Edit 2: Also, what do those neighborhoods where people "tip their hat to the sheriff" look like? My gut says overwhelmingly affluent and white.
No need to be affluent and white specifically--there are working class and mixed-race neighborhoods where the police get along well with the community. It is pretty rare for impoverished neighborhoods, though, and very rare in impoverished neighborhoods full of black folks or unassimilated immigrants. Even leaving aside bona fide racism, cultural distance between cops and their communities is great at widening divides.
I don't think it's a mutual respect problem. You can't expect the community to have to hold an olive branch. They're not the ones with the power. They're the ones being stepped on.
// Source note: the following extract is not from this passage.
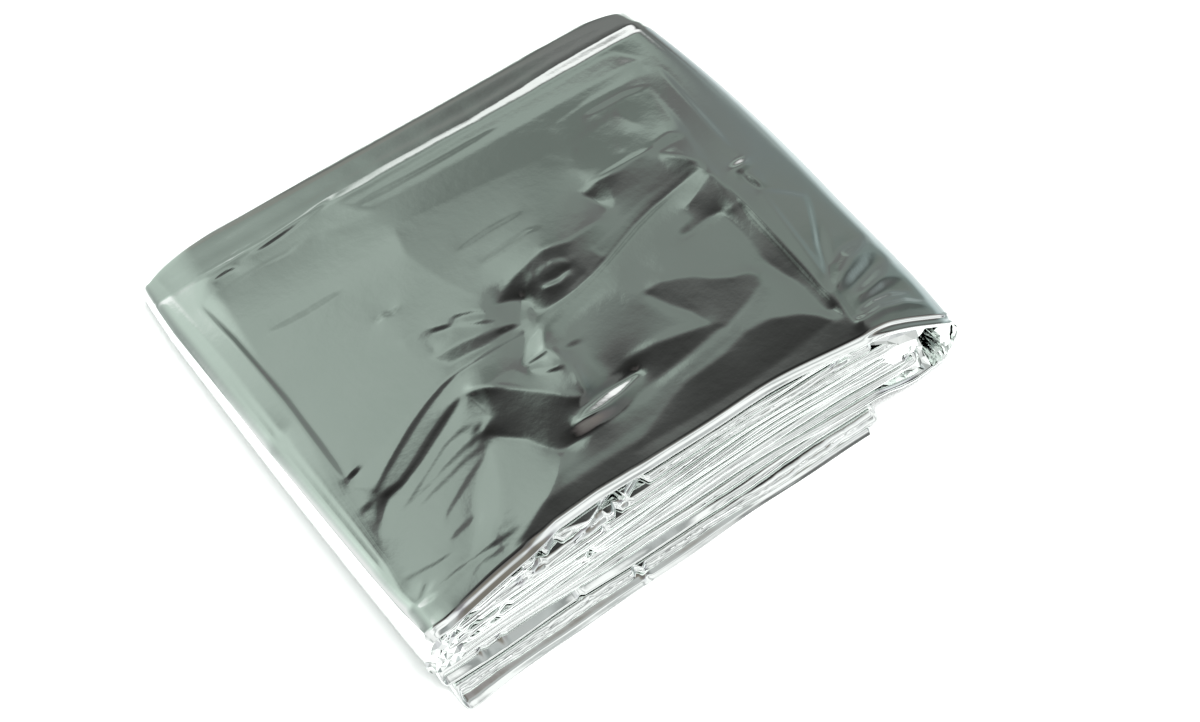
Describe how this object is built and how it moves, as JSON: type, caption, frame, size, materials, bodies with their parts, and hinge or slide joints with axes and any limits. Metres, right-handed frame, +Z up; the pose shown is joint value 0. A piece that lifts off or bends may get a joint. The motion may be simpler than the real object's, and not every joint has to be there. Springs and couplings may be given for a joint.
{
  "type": "folded emergency foil blanket",
  "caption": "Metallised film sheet folded back and forth into a flat wedge-shaped packet, its layered edges fanned out along one long side.",
  "frame": {"origin": "under the middle of the packet's bounding box, on the surface it rests on", "axes": "+X along the packet's longer side, +Y from the layered front side towards the pressed back side, +Z up through the layers"},
  "size_m": [0.1326, 0.1244, 0.0184],
  "materials": {
    "foil": "bright metallised film with fine creases"
  },
  "bodies": {
    "root": {"foil_sheet": "foil"}
  },
  "joints": []
}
The police need to fix their own professional culture first. They need to be held accountable. I'm not going to go tell people to be nicer to the armed, law-immune men who occasionally flip out and crush their vertebrae, or shoot their neighbors.
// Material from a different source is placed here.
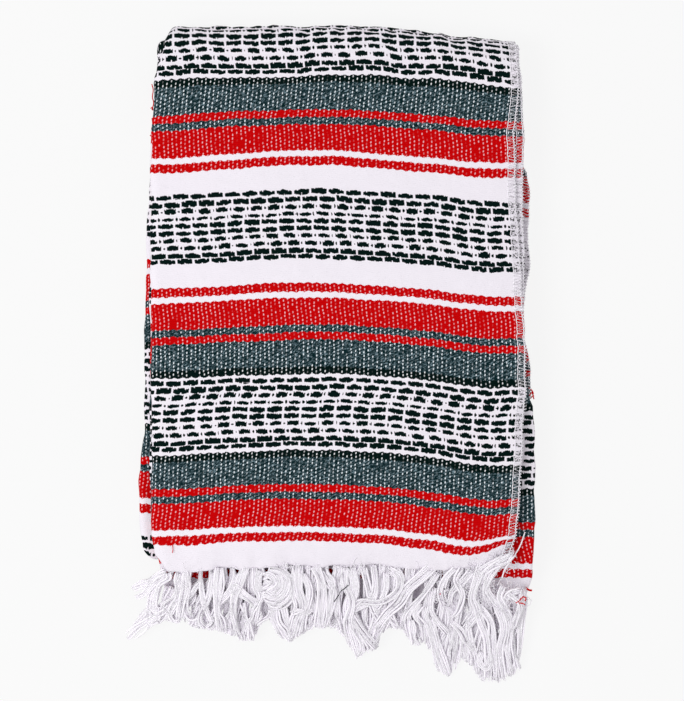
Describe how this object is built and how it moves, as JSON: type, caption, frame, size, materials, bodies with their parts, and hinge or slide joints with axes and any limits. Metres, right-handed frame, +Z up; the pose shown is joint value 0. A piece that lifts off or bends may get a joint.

Good, because they probably won't listen to you. Again, true respect has to be earned, and until their local police earn the respect of these folks they won't be granted it.
"If it were all so simple! If only there were evil people somewhere insidiously committing evil deeds, and it were necessary only to separate them from the rest of us and destroy them; but the line dividing good and evil cuts through the heart of every human being. And who is willing to destroy a piece of his own heart?"